--- START MATERIAL ---

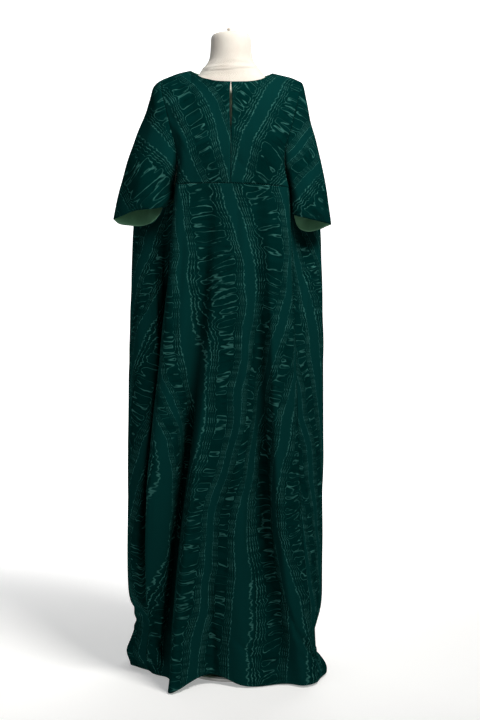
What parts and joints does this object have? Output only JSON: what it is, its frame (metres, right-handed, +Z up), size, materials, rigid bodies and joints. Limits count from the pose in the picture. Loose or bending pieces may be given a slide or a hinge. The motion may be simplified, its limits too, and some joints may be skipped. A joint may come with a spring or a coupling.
{
  "type": "moroccan kaftan on a dress form",
  "caption": "Floor-length watered-silk kaftan with short cape-like sleeves and a slit round neck, worn on a limbless dress form.",
  "frame": {"origin": "on the floor under the neck of the form, in the underside of the round stand plate", "axes": "+Z up, the wearer faces -Y, +X is the wearer's left"},
  "size_m": [0.53, 0.4536, 1.5888],
  "materials": {
    "emerald_silk": "watered silk with a soft sheen",
    "cream_jersey": "matt knit",
    "satin_steel": "satin",
    "dark_hook_metal": "black lacquered wire"
  },
  "bodies": {
    "root": {"front_bodice_right": "emerald_silk", "front_bodice_left": "emerald_silk", "front_skirt": "emerald_silk", "back": "emerald_silk", "sleeve_right": "emerald_silk", "sleeve_left": "emerald_silk", "neck_hook": "dark_hook_metal", "neck_eye": "dark_hook_metal", "form_torso": "cream_jersey", "form_knob": "cream_jersey", "stand_pole": "satin_steel", "stand_base": "satin_steel"}
  },
  "joints": []
}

--- END MATERIAL ---

= EXERCISE INSTRUCTIONS =
Read the data above and count the lines that include "frame". Answer only with the count.

= SOLUTION FOR THIS EXERCISE =
2